__Collected data__:
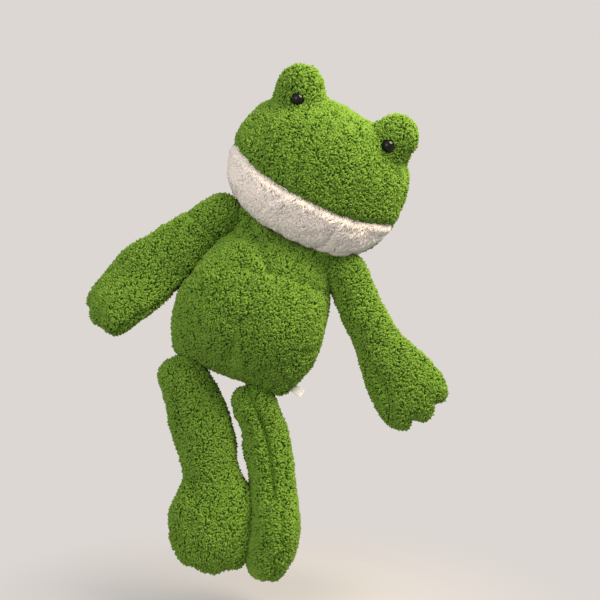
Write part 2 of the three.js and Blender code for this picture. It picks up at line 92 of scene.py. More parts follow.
ARM = dict(
    length=115.0, root=13.0, neck=(27.5, 25.0), end=(50.0, 24.0), reach=19.0, notch=5.5, edge=4.0,
    neck_share=0.28, swell_share=0.32, palm_share=0.84, twist_shares=(0.35, 0.85), forward=0.0,
    root_power=0.9, slim=(0.0, 0.0), slim_shares=(0.0, 0.3, 0.6, 0.9), aside=0.0,
)
RIGHT_ARM = dict(ARM, swell_share=0.12, palm_share=0.75)
LEG = dict(
    length=133.5, root=16.0, neck=(40.0, 30.0), end=(59.0, 31.0), reach=29.0, notch=2.0, edge=3.2,
    neck_share=0.26, swell_share=0.42, palm_share=0.72, twist_shares=(0.0, 0.6), forward=8.0,
    root_power=0.5, slim=(3.2, 1.0), slim_shares=(0.34, 0.52, 0.54, 0.68), aside=0.0,
)
LEFT_LEG_SHORTER = 0.09
LEFT_LEG = dict(
    LEG, length=LEG["length"] * (1 - LEFT_LEG_SHORTER),
    slim=(4.0, 2.6), slim_shares=(-0.1, 0.12, 0.32, 0.6), aside=4.8,
)
ASIDE_SHARE = 0.55
NOTCH_ACROSS, NOTCH_SPREAD = np.cos(68 * DEGREE), 0.8
ARM_SEAT, LEG_SEAT, SHOULDER_SHARE, HIP_SPREAD, FOOT_CLEARANCE = 1.2, 1.0, 0.81, 26.8, 6.5
JOINT_CLEARANCE = 1.0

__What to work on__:
Reproduce the listing above verbatim, from first line to last.

__Finished task__:
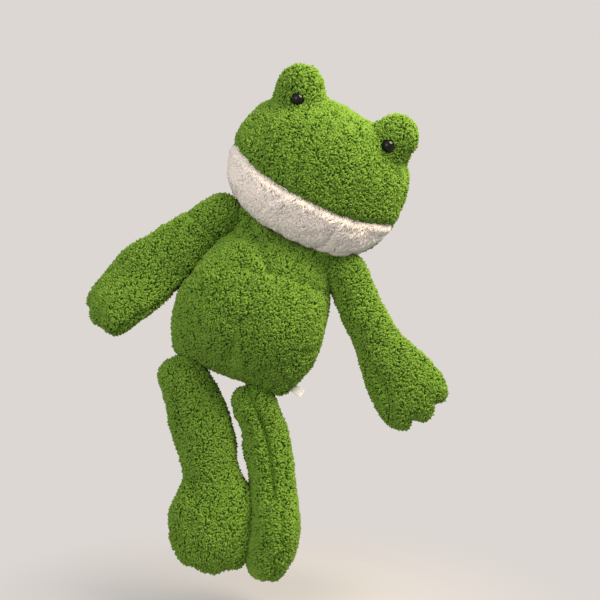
Write part 2 of the three.js and Blender code for this picture. It picks up at line 92 of scene.py. More parts follow.
ARM = dict(
    length=115.0, root=13.0, neck=(27.5, 25.0), end=(50.0, 24.0), reach=19.0, notch=5.5, edge=4.0,
    neck_share=0.28, swell_share=0.32, palm_share=0.84, twist_shares=(0.35, 0.85), forward=0.0,
    root_power=0.9, slim=(0.0, 0.0), slim_shares=(0.0, 0.3, 0.6, 0.9), aside=0.0,
)
RIGHT_ARM = dict(ARM, swell_share=0.12, palm_share=0.75)
LEG = dict(
    length=133.5, root=16.0, neck=(40.0, 30.0), end=(59.0, 31.0), reach=29.0, notch=2.0, edge=3.2,
    neck_share=0.26, swell_share=0.42, palm_share=0.72, twist_shares=(0.0, 0.6), forward=8.0,
    root_power=0.5, slim=(3.2, 1.0), slim_shares=(0.34, 0.52, 0.54, 0.68), aside=0.0,
)
LEFT_LEG_SHORTER = 0.09
LEFT_LEG = dict(
    LEG, length=LEG["length"] * (1 - LEFT_LEG_SHORTER),
    slim=(4.0, 2.6), slim_shares=(-0.1, 0.12, 0.32, 0.6), aside=4.8,
)
ASIDE_SHARE = 0.55
NOTCH_ACROSS, NOTCH_SPREAD = np.cos(68 * DEGREE), 0.8
ARM_SEAT, LEG_SEAT, SHOULDER_SHARE, HIP_SPREAD, FOOT_CLEARANCE = 1.2, 1.0, 0.81, 26.8, 6.5
JOINT_CLEARANCE = 1.0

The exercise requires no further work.